Idea 1
War, Sport, and the Measure of Loss
How can a single football game illuminate the moral and human costs of war? In The Mosquito Bowl: A Game of Life and Death in World War II, Buzz Bissinger transforms two hours of play on Guadalcanal into a lens for viewing the intersection of American identity, athletic idealism, and catastrophic warfare. He argues that the Mosquito Bowl—played on Christmas Eve 1944 by Marines of the 4th and 29th Regiments—was both a fleeting reprieve and a prophetic microcosm of the generation’s sacrifice. For two hours, men who would soon land on Okinawa reclaimed their youth; within months, more than half would be dead or wounded. The game becomes an allegory for a nation caught between triumphal stories of courage and the unspoken arithmetic of loss.

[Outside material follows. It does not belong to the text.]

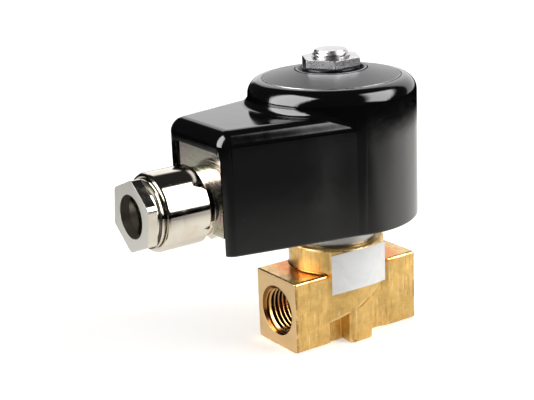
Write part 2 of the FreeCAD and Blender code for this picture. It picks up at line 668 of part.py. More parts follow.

From College Glory to Combat Reality
Bissinger builds his narrative on the biographies of collegiate football stars whose fame once lit the sports pages. Dave Schreiner of Wisconsin, Tony Butkovich of Purdue, John McLaughry of Brown, and George Murphy of Notre Dame carried with them the virtues learned from the gridiron—discipline, teamwork, stoicism—that the military glorified as perfect traits for leadership. The Marines, through programs like the Navy’s V-12 officer training, deliberately recruited such men. Football, to the institution, was proof of character as much as athleticism. Yet Bissinger reveals the gulf between this mythology and its battlefield translation: the same traits that bred confidence now placed these men in situations where courage meant walking into machine-gun crossfire.
Doctrine, Bureaucracy, and Segregation
Behind individual heroism lies a portrait of bureaucratic confusion and bigotry. Training systems were inconsistent, deferment policies were arbitrary, and the services fought over doctrine more vehemently than they sometimes fought the enemy. John McLaughry’s washout from the Army Air Corps symbolizes administrative waste and personal humiliation redeemed only through his later Marine service. Meanwhile, his stint at Montford Point exposes another face of America’s war—segregated facilities, inadequate resources, and Black Marines forced to fight for the right to fight. By juxtaposing McLaughry’s privilege with the endurance of Black recruits, Bissinger turns the book into a study of how national ideals of equality fractured under pressure.
The War’s Landscape: From Tarawa to Okinawa
The narrative expands from the personal to the strategic. The Marines’ amphibious doctrine, born from the foresight of figures like Earl Ellis and tested at Tarawa, evolves through tragedy: tides misread, landing craft stranded, LVTs too few, and overconfidence unmasked by coral reefs. Those lessons lead to refinements that culminate in Okinawa, the largest amphibious operation of the Pacific war. But as Bissinger shows, logistical triumph cannot mask human catastrophe. In caves, sugar-loaf ridges, and kamikaze seas, theoretical progress met physical annihilation. The same meticulous planning that produced victorious landings could not shield men from the randomness of shrapnel or the collapse of command.
Private Wars: Letters, Love, and Memory
Intercut with official battles are the intimate wars fought in letters and living rooms. Schreiner writes tenderly to his fiancée Odette Hendrickson, sending promises of roses and postwar farming dreams. His mother’s 'Sunday Sheet' anchors him to small-town Wisconsin ordinary life. Tony Butkovich exchanges letters with a nine-year-old boy from Indiana. These correspondences keep humanity alive even as death closes in. When letters later return stamped 'Undeliverable,' they become symbols of a nation’s grief as much as personal heartbreak. (Comparable to With the Old Breed or Unbroken, Bissinger’s voice keeps the focus on the civilians who wait.)
Okinawa, Aftermath, and the Meaning of Waste
The Mosquito Bowl players’ fate unfurls amid Okinawa’s infernal terrain: Sugar Loaf, Horseshoe, and Half Moon ridges turn into killing grounds; kamikaze waves burn ships at sea; civilians die by the tens of thousands. Leadership disputes between General Buckner and naval commanders reveal how pride slowed operations and magnified suffering. When Buckner dies within sight of victory, the moment epitomizes leadership’s paradox—presence as both virtue and fatal flaw. Ultimately, Bissinger gathers the names, grave numbers, and letters of fallen players, returning to his thesis: courage and preparation cannot redeem the moral arithmetic of slaughter. By the time families receive dog tags or telegraphed regrets, the grand strategies of history have collapsed into the personal task of mourning. What endures, the book suggests, is not the illusion of heroism but the painful dignity of remembering waste—and insisting that such waste be seen, named, and mourned.
The Mosquito Bowl, Bissinger shows, is not just a forgotten football game but a parable of America itself—a nation that unites around competition and optimism, even as its best sons vanish into the undertow of history.